Die Mommie Die!

An amalgamation of films like “Mommie Dearest” and “Sunset Boulevard,” “Die Mommie Die!” is a campy gay comedy that will be an acquired taste for viewers. At the press screening I attended at the Sundance Film Festival, several audience members laughed all the way through, in particular at nearly everything spoken by the lead character, aging songstress Angela Arden, who is played by Charles Busch, in drag.

Other viewers, including me, found the arch dialogue amusing at first but eventually tiresome. Angela Arden would be hysterical in a series of five-minute “Saturday Night Live” sketches; Busch, who wrote the film based on his play, plays her with enviable flair and pitch-perfect melodrama, evoking the spirits of people like Bette Davis, Joan Crawford and Susan Hayward. But with a flimsy plot and a reliance on “aren’t-we-naughty?” gay jokes, a feature-length film quickly becomes insufferable.

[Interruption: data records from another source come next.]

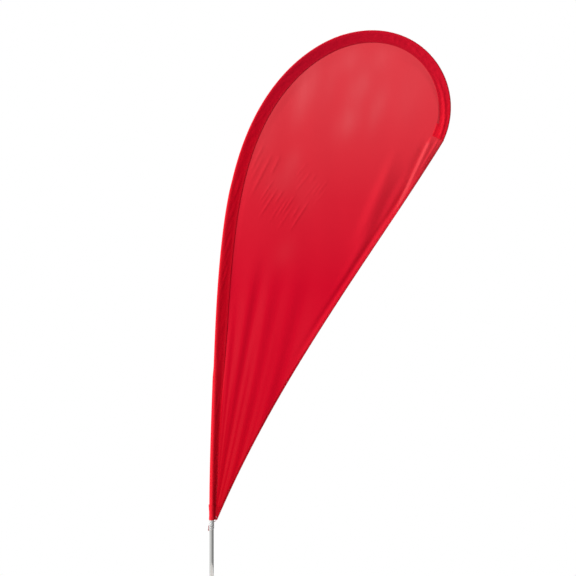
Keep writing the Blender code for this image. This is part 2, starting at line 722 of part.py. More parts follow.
# ---------------------------------------------------------------- tension collar and cord
def make_collar(collar, knob):
    """A nylon ring clamped on the tube, with a peg for the cord and a screw knob behind."""
    ring = turned(
        "tension_collar",
        [
            (COLLAR_BORE, COLLAR_HIGH), (COLLAR_RADIUS - 0.0005, COLLAR_HIGH),
            (COLLAR_RADIUS, COLLAR_HIGH - 0.0008), (COLLAR_RADIUS, COLLAR_LOW), (COLLAR_BORE, COLLAR_LOW),
        ],
        28,
        ring=True,
    )
    peg = turned(
        "collar_peg",
        [
            (0, 0.0178), (0.0050, 0.0178), (0.0055, 0.0173), (0.0055, 0.0162), (PEG_RADIUS, 0.0155),
            (PEG_RADIUS, 0.0110), (0, 0.0110),
        ],
        16,
    )
    combine(ring, turn_to(peg, (0, 0, PEG_Z), (0, -math.pi / 2, 0)), "UNION")
    boss = cylinder("collar_boss", 0.0065, 0.0108, 0.0190, 20)
    combine(ring, turn_to(boss, (0, 0, KNOB_Z), (-math.pi / 2, 0, 0)), "UNION")
    drill = cylinder("collar_drill", 0.0031, 0.0050, 0.0300, 16)
    combine(ring, turn_to(drill, (0, 0, KNOB_Z), (-math.pi / 2, 0, 0)), "DIFFERENCE")
    seat = cylinder("insert_seat", 0.0046, 0.0135, 0.0300, 16)
    combine(ring, turn_to(seat, (0, 0, KNOB_Z), (-math.pi / 2, 0, 0)), "DIFFERENCE")
    wedge = cylinder("collar_slant", 0.060, -0.060, 0, 4)
    combine(ring, turn_to(wedge, (0, 0, COLLAR_LOW + 0.0075), (0, -math.radians(32), 0)), "DIFFERENCE")
    ring = baked(ring)
    smooth(ring.data)
    place(ring, NYLON, collar)

    section = [(0.0028, 0.0190), (0.0043, 0.0190), (0.0043, 0.0138), (0.0028, 0.0138)]
    insert = turned("clamp_insert", section, 16, ring=True)
    place(insert, BRASS, collar, (0, 0, KNOB_Z), (-math.pi / 2, 0, 0))
    lobes = [(0.0082 + 0.0009 * math.cos(6 * math.tau * i / 36), math.tau * i / 36) for i in range(36)]
    head = plate("clamp_knob", [(r * math.cos(t), r * math.sin(t)) for r, t in lobes], 0.009)
    head = baked(turn_to(head, (0, 0, 0.0240)))
    head.data.transform(head.matrix_world)
    head.matrix_world = Matrix()
    combine(head, cylinder("knob_screw", 0.0025, 0.0104, 0.0240, 16), "UNION")
    head = baked(head)
    smooth(head.data)
    place(head, RUBBER, knob, (0, 0, 0), (-math.pi / 2, 0, 0))


# The elastic cord's route: from the crimp up through the eyelet, down again in front of the hem,
# behind the pole, round the peg and back to the crimp.
CORD_ROUTE = (
    (0.0105, 0.0134, 0.4985),
    (0.0150, 0.0098, 0.5030),
    (0.0190, 0.0068, 0.5085),
    (0.0214, 0.0040, 0.5118),
    (0.0222, 0.0000, 0.5127),
    (0.0223, -0.0040, 0.5108),
    (0.0217, -0.0052, 0.5050),
    (0.0208, -0.0044, 0.4995),
    (0.0195, -0.0010, 0.4958),
    (0.0172, 0.0038, 0.4935),
    (0.0131, 0.0085, 0.4905),
    (0.0062, 0.0134, 0.4860),
    (-0.0020, 0.0145, 0.4810),
    (-0.0095, 0.0108, 0.4755),
    (-0.0136, 0.0045, 0.4705),
    (-0.0140, -0.0018, 0.4655),
    (-0.0139, -0.0046, 0.4600),
    (-0.0138, -0.0052, 0.4545),
    (-0.0138, -0.0036, 0.4502),
    (-0.0138, 0.0000, 0.4486),
    (-0.0138, 0.0036, 0.4502),
    (-0.0138, 0.0052, 0.4545),
    (-0.0138, 0.0062, 0.4610),
    (-0.0128, 0.0082, 0.4690),
    (-0.0095, 0.0115, 0.4790),
    (-0.0040, 0.0144, 0.4865),
    (0.0015, 0.0148, 0.4915),
)
CRIMP_ENDS = (Vector(CORD_ROUTE[-1]), Vector(CORD_ROUTE[0]))


def smooth_route(points, per_span):
    """A Catmull-Rom curve through the points, with points per_span to a span."""
    knots = [Vector(p) for p in points]
    knots = [2 * knots[0] - knots[1], *knots, 2 * knots[-1] - knots[-2]]
    found = []
    for a, b, c, d in zip(knots, knots[1:], knots[2:], knots[3:]):
        for i in range(per_span):
            t = i / per_span
            square, cube = 2 * a - 5 * b + 4 * c - d, 3 * b - a - 3 * c + d
            found.append(0.5 * (2 * b + (c - a) * t + square * t**2 + cube * t**3))
    return [*found, knots[-2]]


def make_cord(pole):
    """The elastic loop that draws the cloth down to the collar, its two ends in one crimp."""
    points = smooth_route(CORD_ROUTE, 2)
    place(rod_along("tension_cord", points, [CORD_RADIUS] * len(points), 8), ELASTIC, pole)
    low, high = CRIMP_ENDS
    middle, run = (low + high) / 2, high - low
    half = run.length / 2 - 4 * GAP
    crimp = cylinder("cord_crimp", 0.0024, -half, half, 12)
    place(crimp, ALUMINIUM, pole, middle, run.to_track_quat("Z", "Y").to_euler())


# ---------------------------------------------------------------- assembly
def build():
    root = empty("base")
    lower_body = empty("lower_leg_pivot", parent=root)
    rolling = empty("ball_sets", parent=root)
    spinning = empty("spindle_axis", parent=root)
    pole = empty("pole", parent=spinning)
    collar = empty("collar", parent=pole)
    knob = empty("knob_axis", (0, 0, KNOB_Z), collar)
    make_leg_parts(root, lower_body)
    make_feet(root, lower_body)
    make_pivot(root)
    make_hub(root)
    make_rotator(root, spinning, rolling)
    make_pole(pole)
    make_cloth(pole)
    make_collar(collar, knob)
    make_cord(pole)


build()
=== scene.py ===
"""The looks of a teardrop flag on a bent pole with a folding cross base.

Everything is in metres in the row frame: +Z up. The cloth lies in the plane y = 0 and flies towards +X, and
its front faces -Y.
"""

import json
import math

import bpy
import numpy as np
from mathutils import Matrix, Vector, noise


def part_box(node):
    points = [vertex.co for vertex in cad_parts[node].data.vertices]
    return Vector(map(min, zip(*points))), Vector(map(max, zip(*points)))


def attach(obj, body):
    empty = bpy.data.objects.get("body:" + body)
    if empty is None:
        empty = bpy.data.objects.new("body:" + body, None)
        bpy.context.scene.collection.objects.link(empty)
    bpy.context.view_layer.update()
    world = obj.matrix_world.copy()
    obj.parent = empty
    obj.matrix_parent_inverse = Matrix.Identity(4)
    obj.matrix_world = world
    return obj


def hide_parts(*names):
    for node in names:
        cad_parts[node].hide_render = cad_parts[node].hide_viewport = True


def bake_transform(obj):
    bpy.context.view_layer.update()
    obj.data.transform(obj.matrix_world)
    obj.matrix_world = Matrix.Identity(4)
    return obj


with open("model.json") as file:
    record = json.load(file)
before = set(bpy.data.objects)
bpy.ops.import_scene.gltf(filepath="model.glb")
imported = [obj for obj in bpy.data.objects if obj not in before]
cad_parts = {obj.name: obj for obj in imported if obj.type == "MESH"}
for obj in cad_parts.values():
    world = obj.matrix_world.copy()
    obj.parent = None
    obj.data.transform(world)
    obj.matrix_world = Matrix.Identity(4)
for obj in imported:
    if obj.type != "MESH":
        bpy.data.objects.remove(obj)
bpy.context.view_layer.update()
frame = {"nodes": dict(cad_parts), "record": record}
POLE = "flag_and_pole"

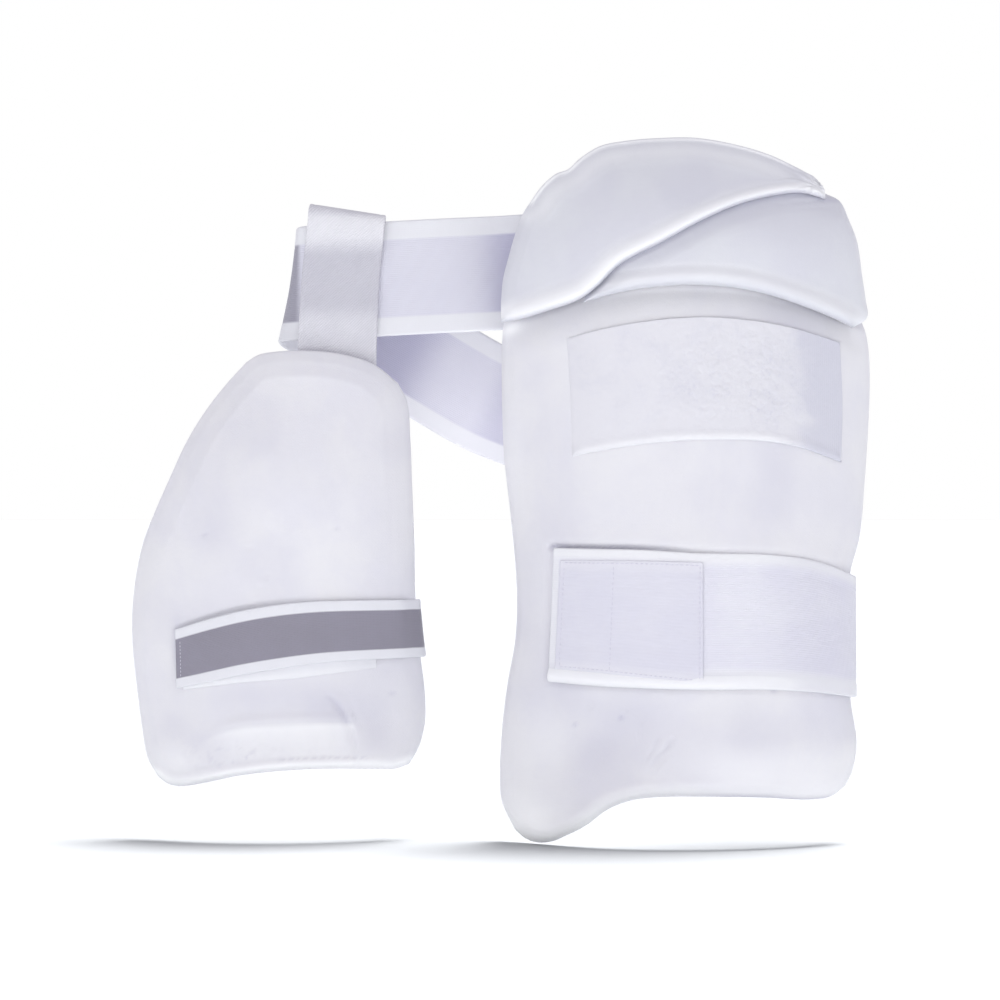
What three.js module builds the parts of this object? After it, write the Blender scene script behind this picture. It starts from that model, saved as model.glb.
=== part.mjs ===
// Combination thigh guard for a batter: an outer thigh pad with a domed hip guard, and an inner
// thigh pad that a webbing loop hangs from the waist belt. Each pad has one elastic thigh strap.
// Millimetres, +Z up. The front of the pads faces -Y and the outer pad is on the +X side.
// The origin is the middle of the waist belt's ring, at the belt's mid height.
import * as THREE from 'three';

// ---------------------------------------------------------------- driving dimensions
const GAP = 0.5;              // clearance kept between neighbouring pieces

const OUTER_CREST_Y = -78;    // frontmost line of the outer pad
const OUTER_CENTRE_X = 72;    // line that the outer pad curves away from on both sides
const OUTER_HALF_WIDTH = 112;
const OUTER_SAG = 50;         // how far its sides lie behind the crest
const OUTER_LEAN = 0.04;      // the foot of the pad stands forward of its top
const OUTER_THICK = 16;
const OUTER_TOP_RECESS = 7;   // the pad thins where the hip guard covers it

const HIP_LIFT = 11;          // the hip guard's front stands this far in front of the pad
const HIP_THICK = 10;
const HIP_DOME = 32;          // how far the dome's crown leans back over its height
const HIP_DOME_HEIGHT = 84;
const HIP_RIDGE = 3.2;        // rolled edge raised above the lobe
const TUCK_THICK = 4;         // the lower lobe thins where it runs under the upper one

const INNER_CREST_Y = -52;
const INNER_CENTRE_X = -175.7;
const INNER_TOP_SHIFT = 27.7; // the crest line moves over towards the narrow top
const INNER_HALF_WIDTH = 92;
const INNER_SAG = 34;
const INNER_TOP_LEAN = 17;    // the top leans back to meet the webbing
const INNER_THICK = 15;

const PANEL_THICK = 1.8;
const TAB_THICK = 1.2;
const END_SLANT = 3.5;        // the outer strap's end is cut at a slant
const STRAP_THICK = 2.0;
const INNER_STRAP_THICK = 1.7;
const BELT_WIDTH = 71;
const BELT_THICK = 2.4;
const WEBBING_THICK = 1.8;

const SAG_POWER = 2.2;        // rounder than a cylinder in the middle, quicker at the sides

// ---------------------------------------------------------------- tables
// Each table has named columns and a row for each section along the edge or path.
const table = (names, rows) => rows.map((row) => Object.fromEntries(names.map((n, i) => [n, row[i]])));

const OUTER_EDGES = {
  left: table(['z', 'x'], [[-337.9, -31.1], [-321.9, -39], [-306.5, -40.3], [-278.7, -39], [-250.9, -35.9],
    [-223.1, -31], [-198.4, -29.8], [-173.7, -31], [-142.8, -34.1], [-108.8, -37.8], [-74.9, -39], [-40.9, -39],
    [-26.7, -37.8], [-14.6, -34.2]]),
  right: table(['z', 'x'], [[-311.1, 170.2], [-301, 175.5], [-284.9, 178.1], [-262, 174.6], [-240, 173],
    [-215, 173], [-190, 173.6], [-178, 175], [-166, 179], [-155.2, 181.5], [-124.3, 184.6], [-93.4, 187], [-65.6, 188.3],
    [-44, 187.6], [-30.4, 184.6], [-14.6, 176.9]]),
  bottom: table(['x', 'z'], [[-31.1, -337.9], [-25, -342.6], [-17.7, -344.6], [-9.1, -343.4], [0, -339.2],
    [11.6, -332.6], [24.4, -322.6], [39, -316.6], [57.3, -314.4], [81.7, -314.2], [118.3, -315.4], [148, -317.8],
    [161, -316.6], [170.2, -311.1]]),
  top: table(['x', 'z'], [[-34.2, -14.6], [-3.7, -9.1], [32.9, -3], [69.5, 0], [106.1, -1.8], [142.7, -7.9],
    [176.9, -14.6]]),
};

// The line of the hip guard's lower rim on the front of the outer pad.
const HIP_RIM = table(['x', 'z'], [[-40.3, -28.3], [-16, -22.8], [8.2, -16.8], [32.4, -10.7], [56.6, -7.4],
  [80.8, -7.1], [105, -8.9], [129.3, -14.3], [153.5, -21.6], [180.1, -31.3]]);

const UPPER_LOBE_EDGES = {
  left: table(['z', 'x'], [[-27.9, -39.7], [-15.3, -39.6], [-1.1, -38.4], [11.2, -35.3], [24.2, -31.6],
    [38.9, -26.1], [46.2, -21.3]]),
  right: table(['z', 'x'], [[46.6, 158], [54, 157.5], [60.9, 151.8]]),
  bottom: table(['x', 'z'], [[-39.7, -27.9], [-28.2, -26.7], [-10.2, -21.9], [7.8, -15.9], [18.6, -8.1],
    [31.8, 4.6], [55.9, 17.2], [79.9, 30.4], [103.9, 41.2], [128, 47.8], [143, 49.6], [158, 46.6]]),
  top: table(['x', 'z'], [[-21.3, 46.2], [-15.2, 54.8], [-6, 62.7], [1.3, 65.2], [8.7, 71.9], [20.9, 79.2],
    [36.2, 82], [57.6, 83.5], [79, 83.5], [106.5, 78.6], [124.9, 73.1], [140.1, 66.4], [151.8, 60.9]]),
};

const LOWER_LOBE_EDGES = {
  left: table(['z', 'x'], [[-17.7, 10.2], [-9.5, 11.8], [-2.2, 15.4]]),
  right: table(['z', 'x'], [[-31.5, 174.8], [-24.5, 185.2], [-13.4, 184], [2, 181.5], [21.7, 178.5],
    [34.6, 173.5], [46.3, 168], [52.3, 157.7]]),
  bottom: table(['x', 'z'], [[10.2, -17.7], [25.8, -13.5], [43.9, -10.2], [67.9, -8.1], [91.9, -8.7],
    [116, -12.3], [140, -18.9], [164, -27], [174.8, -31.5]]),
  top: table(['x', 'z'], [[15.4, -2.2], [32.4, 11.1], [53.6, 25], [80.8, 40.1], [105, 51], [129.3, 57.1],
    [157.7, 52.3]]),
};

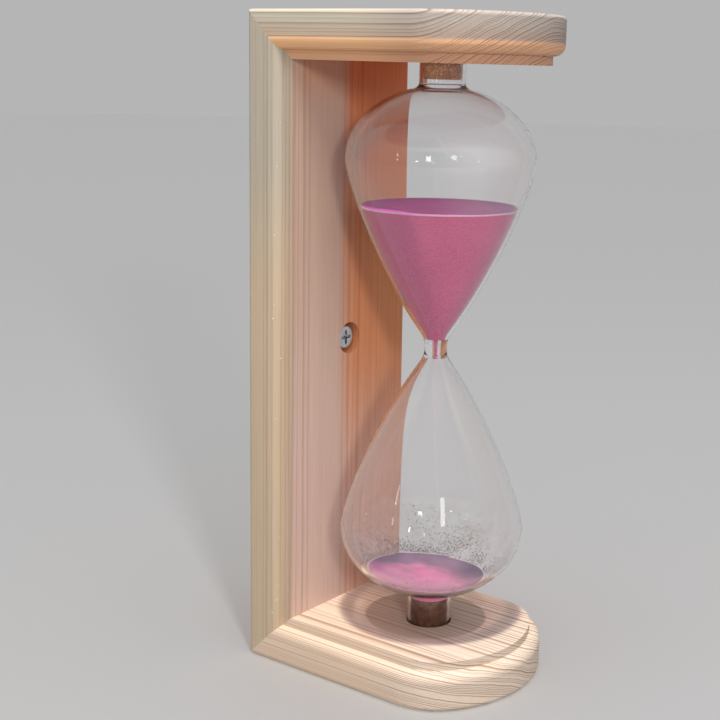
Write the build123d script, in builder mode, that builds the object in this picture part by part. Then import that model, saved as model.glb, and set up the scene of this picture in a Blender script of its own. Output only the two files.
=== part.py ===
from build123d import *
import os

# Hourglass in a pine frame that is turned over about a pivot bolt in its back board.
# Millimetres. The origin is on the base board's underside, on the glass axis.
# +Z is up and the bowed front faces -Y.

# Frame
frame_height = 300.0
board_width = 94.0
board_thickness = 21.0
front_reach = 52.0  # glass axis to the foremost point of the bowed front
side_reach = 28.0  # glass axis forward to where the straight sides would meet the bow
corner_round = 30.0  # plan rounding between the straight sides and the bowed front
back_room = 8.1  # widest ring of the glass to the back board's inner face
moulding_round = 4.8  # quarter round along the inner edges
moulding_step = 4.0  # top of the quarter round up to the inner face
moulding_quirk = 0.4  # narrow flat between the quarter round and the step up to the inner face
arris_round = 1.8  # sanded outer edges

# Mitre joints
dowel_radius = 3.0
dowel_length = 20.0
dowel_spacing = 54.0
dowel_clearance = 0.05
dowel_end_gap = 0.5
dowel_chamfer = 0.75

# Glass
lower_collar = 14.5  # base board's inner face up to the lower bulb's end
upper_collar = 9.5  # upper bulb's end up to the top board's inner face
bulb_radius = 42.4
dome_height = 32.3  # widest ring of a bulb to its end
glass_wall = 1.5
neck_radius = 5.2
neck_length = 2.0
throat_round = 9.5  # hollow round between the neck and a bulb's flank
flare_angle = 35.0  # flank's slope from the glass axis where it leaves the throat
flank_pull_neck = 0.45  # how far the flank keeps its slope as it leaves the throat
flank_pull_belly = 0.10  # how soon the flank turns upright below the widest ring
web_half_height = 4.5  # the solid glass at the neck, above and below its middle
orifice_radius = 1.0
tube_radius = 10.25
tube_root_round = 2.5

# Seats of the glass in the boards
socket_depth = 7.0
socket_clearance = 0.4
felt_thickness = 1.5
felt_clearance = 0.3

# Corks
cork_recess = 2.5  # cork's inner face below the bulb's end
cork_clearance = 0.05
cork_chamfer = 0.8

# Sand
sand_gap = 0.15  # between the sand and the glass or cork
upper_sand_height = 64.5  # above the middle of the neck, at the glass
upper_sand_dish = 1.5  # how much lower its middle is
lower_sand_depth = 10.0  # above the bulb's end, at the glass
lower_sand_heap = 2.5  # how much higher its middle is

# Pivot
bolt_radius = 3.0
bolt_engagement = 8.1  # thread in the wall disc's insert
head_radius = 6.0
head_height = 3.6
head_dome = 1.4
recess_width = 1.6
recess_span = 7.0
recess_depth = 2.2
counterbore_radius = 7.5
counterbore_depth = 7.0
washer_radius = 6.8
washer_thickness = 1.2
washer_bore_clearance = 0.2
bush_radius = 4.75
bush_seat_clearance = 0.05
bush_running_clearance = 0.06
running_gap = 0.1  # end play each side of the frame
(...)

Set in the 1960s, and perfectly imitating the dialogue of the movies of that era, the film finds Angela Arden at the end of her career. Her sister and singing partner Barbara died years ago. Her unloving producer husband, Sol (Philip Baker Hall), won’t grant her a divorce, even though he knows she’s carrying on with studly young bad actor Tony Parker (Jason Priestley). Her daughter, Edith (Natasha Lyonne), hates her. Her son, Lance (Stark Sands), loves her but is dumb as a rock and rather confused these days about his sexuality.

Angela kills Sol and makes it look like an accident, but soon everyone is suspicious. Tony, with an agenda of his own, begins affairs with both of Angela’s children, while the know-it-all maid Bootsie (Frances Conroy) interferes and offers platitudes.

The cast is fully committed to the style Busch and director Mark Rucker are going for, but they simply can’t sustain the laughs for the whole movie. Busch wrote “Psycho Beach Party” (2000), too, and that film had a similar uneven feel to it. You admire their dedication to what they’ve chosen to do; you just wonder why it has to drag on for 90 minutes.

C- (1 hr., 30 min.; R, some strong profanity, some very strong sexuality, a lot of nudity.)